● GIVEN MATERIAL
:::::
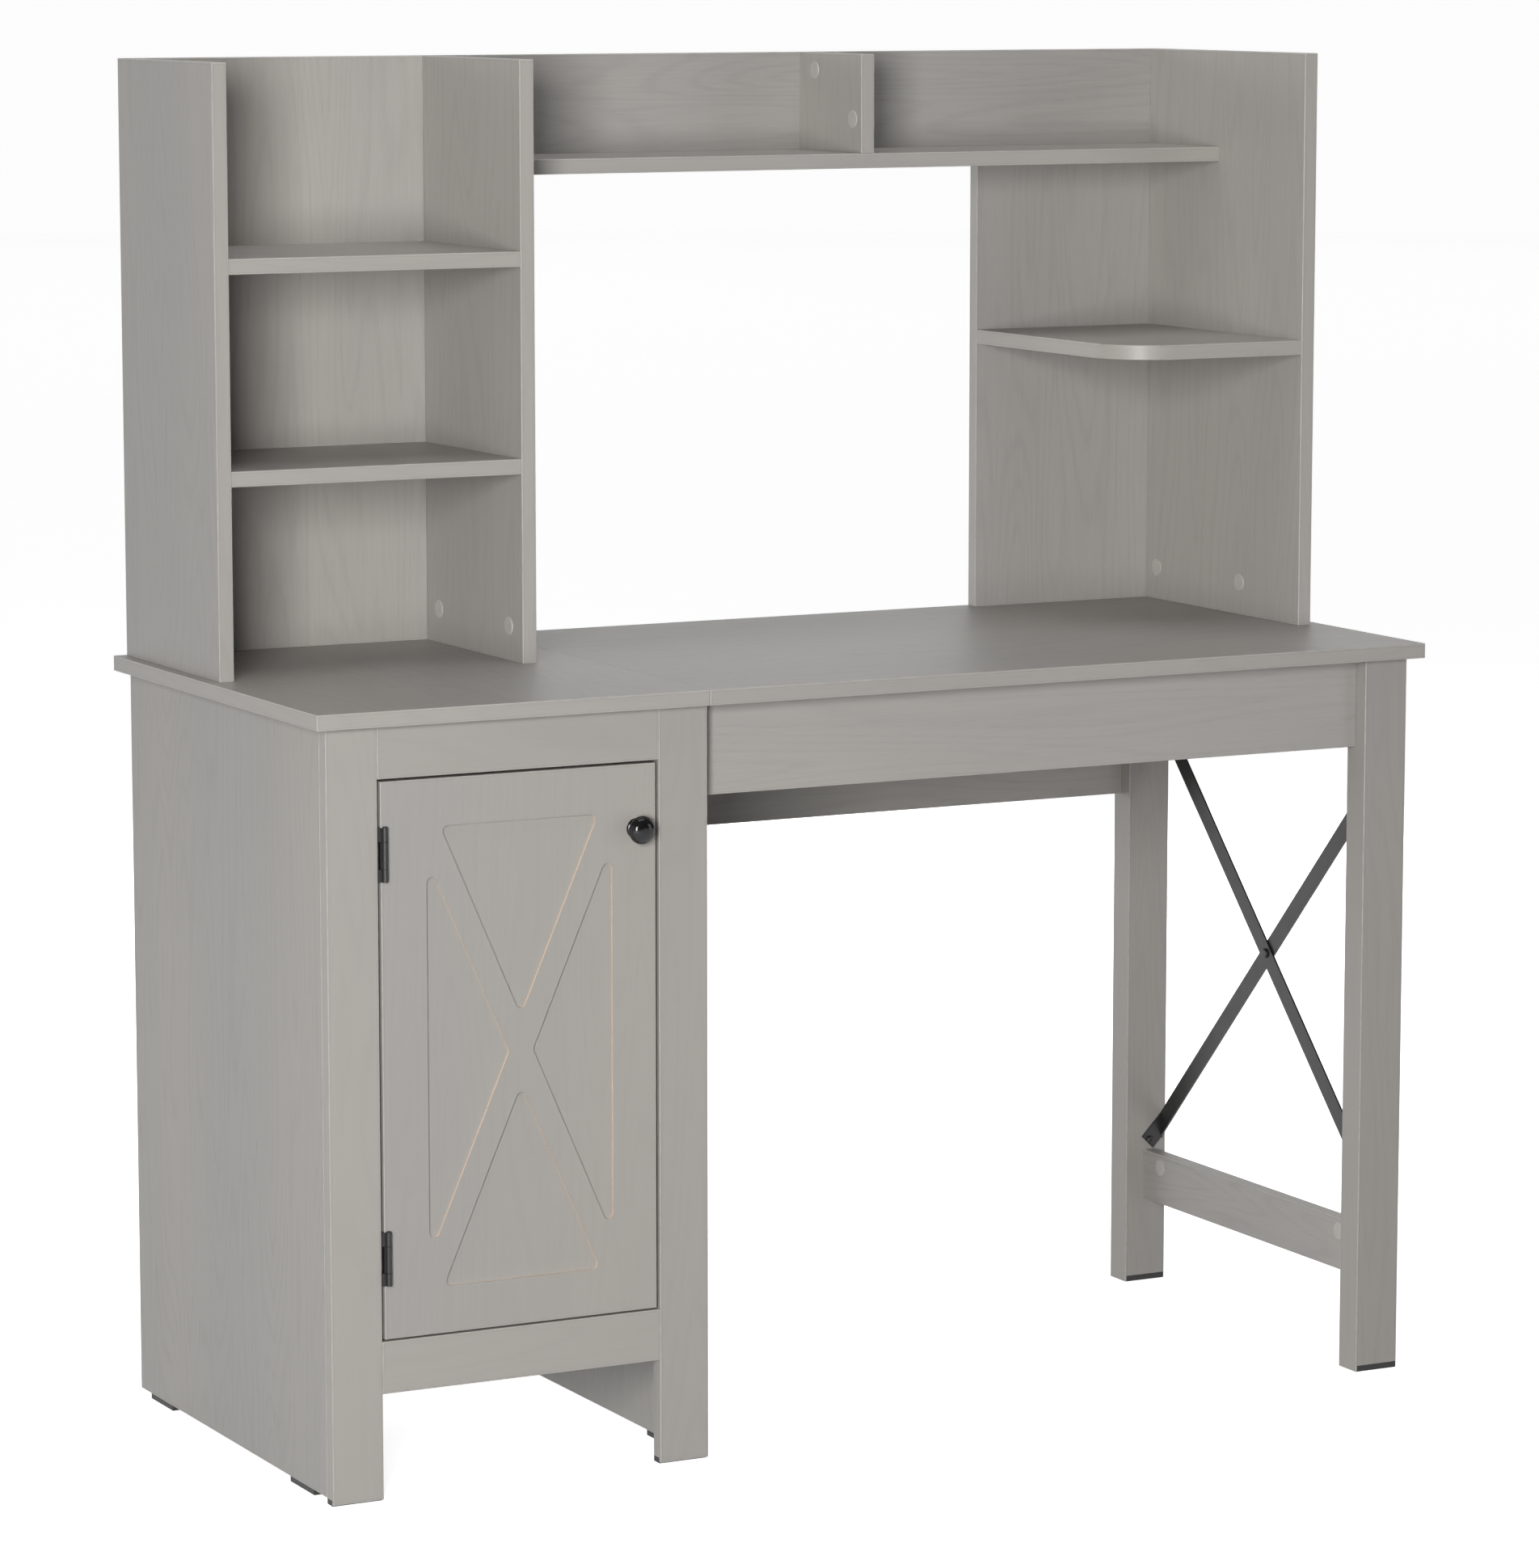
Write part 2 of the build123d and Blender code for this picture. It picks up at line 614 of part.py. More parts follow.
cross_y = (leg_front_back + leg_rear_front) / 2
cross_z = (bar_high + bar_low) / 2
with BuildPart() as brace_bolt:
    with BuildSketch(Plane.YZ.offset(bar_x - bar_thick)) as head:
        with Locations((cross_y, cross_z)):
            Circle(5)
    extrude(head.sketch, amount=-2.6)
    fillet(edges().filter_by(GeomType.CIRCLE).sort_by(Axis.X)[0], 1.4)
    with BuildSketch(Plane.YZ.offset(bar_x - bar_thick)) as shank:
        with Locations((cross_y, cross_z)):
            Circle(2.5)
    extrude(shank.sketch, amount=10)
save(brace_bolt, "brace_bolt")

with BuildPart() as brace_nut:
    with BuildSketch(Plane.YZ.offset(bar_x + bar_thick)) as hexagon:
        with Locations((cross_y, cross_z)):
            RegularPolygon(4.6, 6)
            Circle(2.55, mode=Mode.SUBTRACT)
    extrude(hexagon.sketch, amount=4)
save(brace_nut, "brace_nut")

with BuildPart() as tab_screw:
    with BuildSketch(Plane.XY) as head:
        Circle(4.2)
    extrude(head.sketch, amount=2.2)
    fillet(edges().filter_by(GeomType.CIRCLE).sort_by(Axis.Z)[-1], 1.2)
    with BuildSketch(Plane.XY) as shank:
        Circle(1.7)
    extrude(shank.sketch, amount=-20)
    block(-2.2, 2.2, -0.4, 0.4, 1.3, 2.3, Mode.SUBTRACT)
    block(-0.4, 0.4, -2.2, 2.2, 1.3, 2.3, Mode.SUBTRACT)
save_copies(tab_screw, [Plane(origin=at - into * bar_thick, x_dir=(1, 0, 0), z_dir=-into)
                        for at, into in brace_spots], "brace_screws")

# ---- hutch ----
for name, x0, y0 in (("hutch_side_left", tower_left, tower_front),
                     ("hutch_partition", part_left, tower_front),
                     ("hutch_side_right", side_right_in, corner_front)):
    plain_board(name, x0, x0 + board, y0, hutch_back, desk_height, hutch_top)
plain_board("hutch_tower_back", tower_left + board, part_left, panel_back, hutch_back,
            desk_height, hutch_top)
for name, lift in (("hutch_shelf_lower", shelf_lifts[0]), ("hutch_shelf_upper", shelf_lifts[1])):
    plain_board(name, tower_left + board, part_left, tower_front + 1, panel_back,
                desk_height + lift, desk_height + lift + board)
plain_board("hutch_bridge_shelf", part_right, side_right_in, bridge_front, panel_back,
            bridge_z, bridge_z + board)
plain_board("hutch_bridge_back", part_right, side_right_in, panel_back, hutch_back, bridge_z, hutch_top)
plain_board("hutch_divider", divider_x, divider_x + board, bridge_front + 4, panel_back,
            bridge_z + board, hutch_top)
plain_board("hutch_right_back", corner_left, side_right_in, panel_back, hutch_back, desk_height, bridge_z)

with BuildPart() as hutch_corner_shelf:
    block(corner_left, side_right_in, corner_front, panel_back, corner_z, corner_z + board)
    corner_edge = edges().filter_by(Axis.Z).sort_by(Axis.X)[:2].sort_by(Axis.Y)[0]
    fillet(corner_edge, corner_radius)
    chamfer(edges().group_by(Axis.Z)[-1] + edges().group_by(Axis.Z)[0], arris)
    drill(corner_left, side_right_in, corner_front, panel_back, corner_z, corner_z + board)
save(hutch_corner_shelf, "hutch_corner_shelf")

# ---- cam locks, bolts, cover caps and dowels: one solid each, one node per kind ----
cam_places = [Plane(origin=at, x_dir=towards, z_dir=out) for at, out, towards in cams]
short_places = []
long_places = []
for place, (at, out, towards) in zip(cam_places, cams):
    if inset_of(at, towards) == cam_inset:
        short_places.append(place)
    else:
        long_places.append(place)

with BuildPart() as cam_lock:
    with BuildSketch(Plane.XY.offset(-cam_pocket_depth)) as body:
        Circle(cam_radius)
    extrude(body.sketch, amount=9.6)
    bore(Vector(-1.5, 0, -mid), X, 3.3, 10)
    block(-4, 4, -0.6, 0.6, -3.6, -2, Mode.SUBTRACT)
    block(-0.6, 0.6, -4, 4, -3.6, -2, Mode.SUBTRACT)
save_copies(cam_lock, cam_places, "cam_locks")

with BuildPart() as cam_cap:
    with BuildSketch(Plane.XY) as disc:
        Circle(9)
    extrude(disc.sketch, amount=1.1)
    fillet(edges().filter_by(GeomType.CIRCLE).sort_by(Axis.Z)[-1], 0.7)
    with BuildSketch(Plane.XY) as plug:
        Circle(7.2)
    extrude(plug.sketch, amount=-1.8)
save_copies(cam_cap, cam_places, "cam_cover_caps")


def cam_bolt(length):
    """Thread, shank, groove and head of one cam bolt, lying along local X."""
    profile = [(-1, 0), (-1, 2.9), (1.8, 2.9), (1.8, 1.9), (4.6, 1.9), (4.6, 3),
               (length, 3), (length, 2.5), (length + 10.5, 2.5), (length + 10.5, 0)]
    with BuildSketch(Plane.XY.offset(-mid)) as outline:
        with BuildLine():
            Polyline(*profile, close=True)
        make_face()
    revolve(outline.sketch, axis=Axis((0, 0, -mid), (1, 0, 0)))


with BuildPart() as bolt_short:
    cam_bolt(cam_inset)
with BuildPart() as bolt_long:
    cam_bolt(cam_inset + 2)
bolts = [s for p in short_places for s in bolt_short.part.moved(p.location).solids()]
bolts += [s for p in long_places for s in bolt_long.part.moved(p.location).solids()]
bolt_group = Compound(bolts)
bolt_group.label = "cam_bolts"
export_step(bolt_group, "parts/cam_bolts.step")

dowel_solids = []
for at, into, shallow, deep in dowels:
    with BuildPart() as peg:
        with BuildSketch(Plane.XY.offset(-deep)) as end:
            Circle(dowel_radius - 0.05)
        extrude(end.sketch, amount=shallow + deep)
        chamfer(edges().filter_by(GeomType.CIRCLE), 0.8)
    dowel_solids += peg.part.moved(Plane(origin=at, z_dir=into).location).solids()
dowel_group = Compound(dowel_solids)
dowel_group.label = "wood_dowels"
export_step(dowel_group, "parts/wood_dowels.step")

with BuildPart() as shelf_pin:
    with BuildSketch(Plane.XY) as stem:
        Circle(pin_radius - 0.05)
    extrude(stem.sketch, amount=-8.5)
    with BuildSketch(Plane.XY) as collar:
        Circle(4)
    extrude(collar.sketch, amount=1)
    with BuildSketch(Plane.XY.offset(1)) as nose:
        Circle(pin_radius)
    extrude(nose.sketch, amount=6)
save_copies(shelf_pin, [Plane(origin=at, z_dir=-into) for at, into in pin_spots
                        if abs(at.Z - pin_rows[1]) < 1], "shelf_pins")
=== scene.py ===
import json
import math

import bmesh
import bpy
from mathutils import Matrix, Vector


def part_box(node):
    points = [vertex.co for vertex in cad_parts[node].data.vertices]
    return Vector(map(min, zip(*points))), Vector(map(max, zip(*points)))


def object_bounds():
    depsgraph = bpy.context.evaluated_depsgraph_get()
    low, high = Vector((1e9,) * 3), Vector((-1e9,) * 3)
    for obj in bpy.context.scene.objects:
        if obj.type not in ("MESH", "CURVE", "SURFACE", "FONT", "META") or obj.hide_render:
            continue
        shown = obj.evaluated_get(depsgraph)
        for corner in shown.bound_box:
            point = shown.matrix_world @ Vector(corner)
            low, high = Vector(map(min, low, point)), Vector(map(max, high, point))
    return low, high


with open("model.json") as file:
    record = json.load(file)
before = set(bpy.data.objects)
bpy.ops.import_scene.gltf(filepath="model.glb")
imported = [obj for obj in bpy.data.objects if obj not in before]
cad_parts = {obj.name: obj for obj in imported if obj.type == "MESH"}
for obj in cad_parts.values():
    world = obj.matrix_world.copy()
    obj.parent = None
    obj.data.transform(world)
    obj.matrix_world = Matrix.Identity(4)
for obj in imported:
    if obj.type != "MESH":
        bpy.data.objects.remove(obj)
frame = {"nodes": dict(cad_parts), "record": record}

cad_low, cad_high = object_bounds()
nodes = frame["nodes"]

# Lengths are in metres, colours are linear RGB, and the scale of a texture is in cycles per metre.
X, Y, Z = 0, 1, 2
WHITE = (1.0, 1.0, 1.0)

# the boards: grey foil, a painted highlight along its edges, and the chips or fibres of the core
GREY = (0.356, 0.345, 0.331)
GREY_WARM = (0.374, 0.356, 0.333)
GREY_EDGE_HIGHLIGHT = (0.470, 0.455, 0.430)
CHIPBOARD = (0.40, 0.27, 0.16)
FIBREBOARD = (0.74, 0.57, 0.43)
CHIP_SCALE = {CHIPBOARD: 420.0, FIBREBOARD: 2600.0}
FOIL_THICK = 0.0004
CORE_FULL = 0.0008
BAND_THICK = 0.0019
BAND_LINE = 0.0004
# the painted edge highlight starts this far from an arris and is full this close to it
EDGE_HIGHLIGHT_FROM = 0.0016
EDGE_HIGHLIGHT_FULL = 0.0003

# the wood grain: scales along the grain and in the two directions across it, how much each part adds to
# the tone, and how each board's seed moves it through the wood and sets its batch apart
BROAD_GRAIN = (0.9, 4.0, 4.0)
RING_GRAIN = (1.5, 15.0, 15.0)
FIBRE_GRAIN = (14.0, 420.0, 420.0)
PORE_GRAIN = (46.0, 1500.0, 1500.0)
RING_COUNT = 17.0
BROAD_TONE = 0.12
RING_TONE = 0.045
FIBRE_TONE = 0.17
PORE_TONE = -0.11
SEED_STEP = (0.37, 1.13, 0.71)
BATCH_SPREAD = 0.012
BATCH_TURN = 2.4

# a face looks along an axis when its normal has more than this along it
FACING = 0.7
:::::
Repeat exactly the lines from the one containing "dowel_solids = []" to the one containing "imported = [obj", both lines included, and nothing else.

dowel_solids = []
for at, into, shallow, deep in dowels:
    with BuildPart() as peg:
        with BuildSketch(Plane.XY.offset(-deep)) as end:
            Circle(dowel_radius - 0.05)
        extrude(end.sketch, amount=shallow + deep)
        chamfer(edges().filter_by(GeomType.CIRCLE), 0.8)
    dowel_solids += peg.part.moved(Plane(origin=at, z_dir=into).location).solids()
dowel_group = Compound(dowel_solids)
dowel_group.label = "wood_dowels"
export_step(dowel_group, "parts/wood_dowels.step")

with BuildPart() as shelf_pin:
    with BuildSketch(Plane.XY) as stem:
        Circle(pin_radius - 0.05)
    extrude(stem.sketch, amount=-8.5)
    with BuildSketch(Plane.XY) as collar:
        Circle(4)
    extrude(collar.sketch, amount=1)
    with BuildSketch(Plane.XY.offset(1)) as nose:
        Circle(pin_radius)
    extrude(nose.sketch, amount=6)
save_copies(shelf_pin, [Plane(origin=at, z_dir=-into) for at, into in pin_spots
                        if abs(at.Z - pin_rows[1]) < 1], "shelf_pins")
=== scene.py ===
import json
import math

import bmesh
import bpy
from mathutils import Matrix, Vector


def part_box(node):
    points = [vertex.co for vertex in cad_parts[node].data.vertices]
    return Vector(map(min, zip(*points))), Vector(map(max, zip(*points)))


def object_bounds():
    depsgraph = bpy.context.evaluated_depsgraph_get()
    low, high = Vector((1e9,) * 3), Vector((-1e9,) * 3)
    for obj in bpy.context.scene.objects:
        if obj.type not in ("MESH", "CURVE", "SURFACE", "FONT", "META") or obj.hide_render:
            continue
        shown = obj.evaluated_get(depsgraph)
        for corner in shown.bound_box:
            point = shown.matrix_world @ Vector(corner)
            low, high = Vector(map(min, low, point)), Vector(map(max, high, point))
    return low, high


with open("model.json") as file:
    record = json.load(file)
before = set(bpy.data.objects)
bpy.ops.import_scene.gltf(filepath="model.glb")
imported = [obj for obj in bpy.data.objects if obj not in before]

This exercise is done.